**GIVEN INSTRUCTION:** Only the lines between the line with "Model this object" and the line with "EDGE_BREAK_STEPS = 2", together with those two lines themselves, are to be copied exactly.

**DATA EXTRACT:**
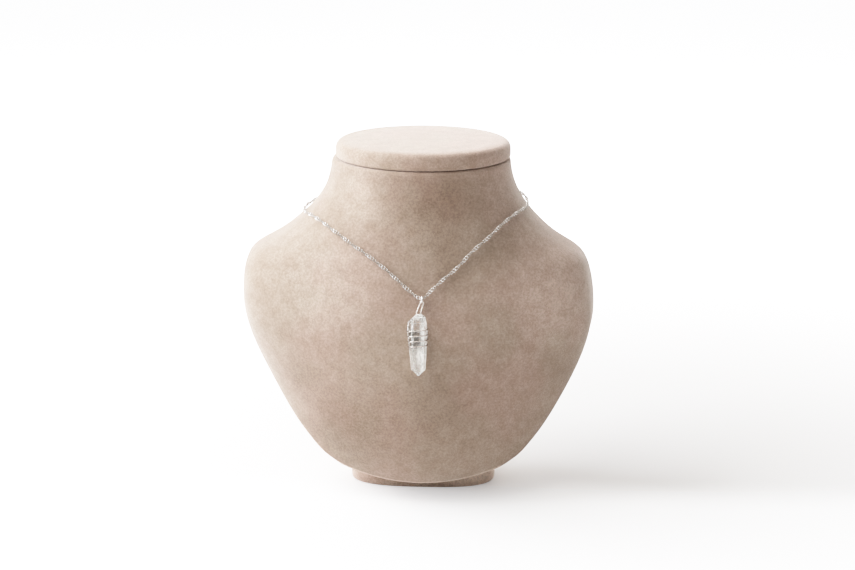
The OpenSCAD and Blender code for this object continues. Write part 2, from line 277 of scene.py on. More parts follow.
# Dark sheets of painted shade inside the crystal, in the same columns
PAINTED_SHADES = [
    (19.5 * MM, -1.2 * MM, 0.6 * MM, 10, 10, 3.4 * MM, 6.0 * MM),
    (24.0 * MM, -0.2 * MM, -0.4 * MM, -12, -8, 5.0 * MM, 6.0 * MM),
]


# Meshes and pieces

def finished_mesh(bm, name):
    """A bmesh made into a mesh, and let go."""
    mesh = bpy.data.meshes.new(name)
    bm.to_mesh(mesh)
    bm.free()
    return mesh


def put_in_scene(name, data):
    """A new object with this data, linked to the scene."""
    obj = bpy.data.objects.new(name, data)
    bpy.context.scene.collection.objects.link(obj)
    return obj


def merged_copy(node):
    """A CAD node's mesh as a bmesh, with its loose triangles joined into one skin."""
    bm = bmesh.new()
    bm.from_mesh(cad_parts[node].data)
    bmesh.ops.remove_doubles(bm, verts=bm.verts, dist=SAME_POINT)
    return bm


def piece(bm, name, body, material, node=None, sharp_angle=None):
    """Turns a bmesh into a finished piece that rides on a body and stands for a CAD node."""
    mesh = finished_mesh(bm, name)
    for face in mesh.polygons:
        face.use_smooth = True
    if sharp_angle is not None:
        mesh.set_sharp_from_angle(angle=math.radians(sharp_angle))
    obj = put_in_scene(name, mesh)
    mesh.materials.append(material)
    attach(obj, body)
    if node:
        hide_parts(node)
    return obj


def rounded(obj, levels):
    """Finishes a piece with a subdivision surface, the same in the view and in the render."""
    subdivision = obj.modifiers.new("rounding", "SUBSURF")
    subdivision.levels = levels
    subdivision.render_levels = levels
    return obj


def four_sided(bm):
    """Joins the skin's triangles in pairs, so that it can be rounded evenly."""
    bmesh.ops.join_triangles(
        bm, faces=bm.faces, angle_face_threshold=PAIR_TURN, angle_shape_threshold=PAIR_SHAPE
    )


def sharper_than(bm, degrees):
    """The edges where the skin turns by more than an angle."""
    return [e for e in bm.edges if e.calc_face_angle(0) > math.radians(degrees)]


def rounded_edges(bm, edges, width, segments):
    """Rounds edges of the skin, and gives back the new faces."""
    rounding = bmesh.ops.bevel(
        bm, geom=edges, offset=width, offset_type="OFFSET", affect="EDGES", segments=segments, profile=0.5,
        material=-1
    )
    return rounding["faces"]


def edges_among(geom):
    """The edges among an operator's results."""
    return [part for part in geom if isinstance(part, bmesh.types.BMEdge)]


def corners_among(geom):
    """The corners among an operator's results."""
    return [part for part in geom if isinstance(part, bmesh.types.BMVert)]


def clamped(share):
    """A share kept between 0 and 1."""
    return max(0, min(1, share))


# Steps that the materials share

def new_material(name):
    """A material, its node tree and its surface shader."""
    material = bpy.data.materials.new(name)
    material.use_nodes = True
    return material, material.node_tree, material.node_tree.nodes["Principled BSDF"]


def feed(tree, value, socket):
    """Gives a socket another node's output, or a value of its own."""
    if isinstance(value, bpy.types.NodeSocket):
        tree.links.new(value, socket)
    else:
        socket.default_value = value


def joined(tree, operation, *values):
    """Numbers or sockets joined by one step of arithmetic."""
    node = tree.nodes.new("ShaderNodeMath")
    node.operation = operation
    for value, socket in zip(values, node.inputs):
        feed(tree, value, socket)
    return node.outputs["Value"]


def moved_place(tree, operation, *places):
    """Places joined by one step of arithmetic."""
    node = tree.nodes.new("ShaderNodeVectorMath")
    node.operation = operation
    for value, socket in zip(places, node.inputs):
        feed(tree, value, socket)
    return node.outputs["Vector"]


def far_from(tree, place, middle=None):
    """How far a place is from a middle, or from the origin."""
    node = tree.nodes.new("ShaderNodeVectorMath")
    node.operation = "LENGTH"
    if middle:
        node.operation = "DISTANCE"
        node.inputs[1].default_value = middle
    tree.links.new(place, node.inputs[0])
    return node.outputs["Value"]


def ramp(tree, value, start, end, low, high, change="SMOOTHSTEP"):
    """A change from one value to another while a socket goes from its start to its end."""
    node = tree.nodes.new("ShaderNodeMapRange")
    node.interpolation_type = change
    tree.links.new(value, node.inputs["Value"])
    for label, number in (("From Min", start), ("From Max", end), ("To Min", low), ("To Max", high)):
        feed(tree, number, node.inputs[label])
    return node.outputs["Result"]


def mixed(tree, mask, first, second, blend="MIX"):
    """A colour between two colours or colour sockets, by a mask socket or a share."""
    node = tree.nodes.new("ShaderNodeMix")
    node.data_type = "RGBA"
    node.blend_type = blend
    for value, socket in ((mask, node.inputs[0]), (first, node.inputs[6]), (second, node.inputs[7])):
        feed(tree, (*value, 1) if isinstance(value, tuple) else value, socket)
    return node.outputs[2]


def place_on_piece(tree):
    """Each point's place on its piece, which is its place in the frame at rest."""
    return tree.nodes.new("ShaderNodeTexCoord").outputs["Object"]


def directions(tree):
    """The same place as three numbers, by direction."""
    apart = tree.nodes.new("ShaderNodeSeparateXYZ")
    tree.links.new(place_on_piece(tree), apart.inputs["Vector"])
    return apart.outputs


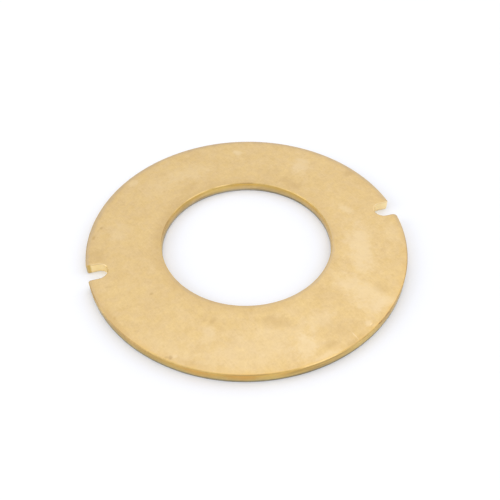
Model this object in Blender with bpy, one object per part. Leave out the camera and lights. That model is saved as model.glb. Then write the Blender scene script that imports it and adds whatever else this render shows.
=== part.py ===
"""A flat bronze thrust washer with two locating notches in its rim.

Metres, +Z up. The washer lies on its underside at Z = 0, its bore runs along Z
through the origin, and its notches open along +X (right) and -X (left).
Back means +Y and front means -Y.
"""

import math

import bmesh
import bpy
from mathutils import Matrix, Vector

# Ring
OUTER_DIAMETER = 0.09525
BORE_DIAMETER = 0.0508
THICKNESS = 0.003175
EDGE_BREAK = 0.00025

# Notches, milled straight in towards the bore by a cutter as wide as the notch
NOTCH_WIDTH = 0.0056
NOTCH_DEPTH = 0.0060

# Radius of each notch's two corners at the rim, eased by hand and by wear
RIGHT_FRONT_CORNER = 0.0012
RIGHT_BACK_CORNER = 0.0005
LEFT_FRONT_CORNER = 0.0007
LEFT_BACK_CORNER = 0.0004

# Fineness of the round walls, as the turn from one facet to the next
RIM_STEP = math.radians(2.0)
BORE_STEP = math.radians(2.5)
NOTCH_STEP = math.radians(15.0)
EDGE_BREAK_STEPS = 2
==
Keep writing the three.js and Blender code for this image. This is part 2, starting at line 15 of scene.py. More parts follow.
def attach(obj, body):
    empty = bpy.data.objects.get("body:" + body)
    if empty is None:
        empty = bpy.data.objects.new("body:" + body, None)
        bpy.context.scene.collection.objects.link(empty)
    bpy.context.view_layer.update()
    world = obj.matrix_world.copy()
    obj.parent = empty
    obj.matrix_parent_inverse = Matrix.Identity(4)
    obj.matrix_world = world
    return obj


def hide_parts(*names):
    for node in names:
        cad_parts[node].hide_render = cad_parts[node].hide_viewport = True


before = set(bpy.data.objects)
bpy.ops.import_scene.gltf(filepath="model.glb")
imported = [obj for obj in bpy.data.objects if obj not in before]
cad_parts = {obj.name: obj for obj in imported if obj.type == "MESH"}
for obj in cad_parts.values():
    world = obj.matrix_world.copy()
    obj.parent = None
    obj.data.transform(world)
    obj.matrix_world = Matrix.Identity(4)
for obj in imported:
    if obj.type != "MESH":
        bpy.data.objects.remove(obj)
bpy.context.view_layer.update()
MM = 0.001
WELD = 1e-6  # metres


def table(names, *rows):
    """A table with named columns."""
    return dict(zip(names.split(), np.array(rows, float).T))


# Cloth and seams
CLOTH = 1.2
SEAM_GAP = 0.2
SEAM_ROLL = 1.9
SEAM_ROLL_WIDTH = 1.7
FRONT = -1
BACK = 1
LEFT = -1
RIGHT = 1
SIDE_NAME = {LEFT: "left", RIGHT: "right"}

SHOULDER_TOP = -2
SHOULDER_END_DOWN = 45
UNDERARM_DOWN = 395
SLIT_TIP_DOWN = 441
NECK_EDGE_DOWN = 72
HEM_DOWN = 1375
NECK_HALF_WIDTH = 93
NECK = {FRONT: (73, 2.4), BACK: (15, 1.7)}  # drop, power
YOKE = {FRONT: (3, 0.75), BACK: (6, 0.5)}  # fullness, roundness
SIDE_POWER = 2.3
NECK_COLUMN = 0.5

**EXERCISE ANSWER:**
Model this object in Blender with bpy, one object per part. Leave out the camera and lights. That model is saved as model.glb. Then write the Blender scene script that imports it and adds whatever else this render shows.
=== part.py ===
"""A flat bronze thrust washer with two locating notches in its rim.

Metres, +Z up. The washer lies on its underside at Z = 0, its bore runs along Z
through the origin, and its notches open along +X (right) and -X (left).
Back means +Y and front means -Y.
"""

import math

import bmesh
import bpy
from mathutils import Matrix, Vector

# Ring
OUTER_DIAMETER = 0.09525
BORE_DIAMETER = 0.0508
THICKNESS = 0.003175
EDGE_BREAK = 0.00025

# Notches, milled straight in towards the bore by a cutter as wide as the notch
NOTCH_WIDTH = 0.0056
NOTCH_DEPTH = 0.0060

# Radius of each notch's two corners at the rim, eased by hand and by wear
RIGHT_FRONT_CORNER = 0.0012
RIGHT_BACK_CORNER = 0.0005
LEFT_FRONT_CORNER = 0.0007
LEFT_BACK_CORNER = 0.0004

# Fineness of the round walls, as the turn from one facet to the next
RIM_STEP = math.radians(2.0)
BORE_STEP = math.radians(2.5)
NOTCH_STEP = math.radians(15.0)
EDGE_BREAK_STEPS = 2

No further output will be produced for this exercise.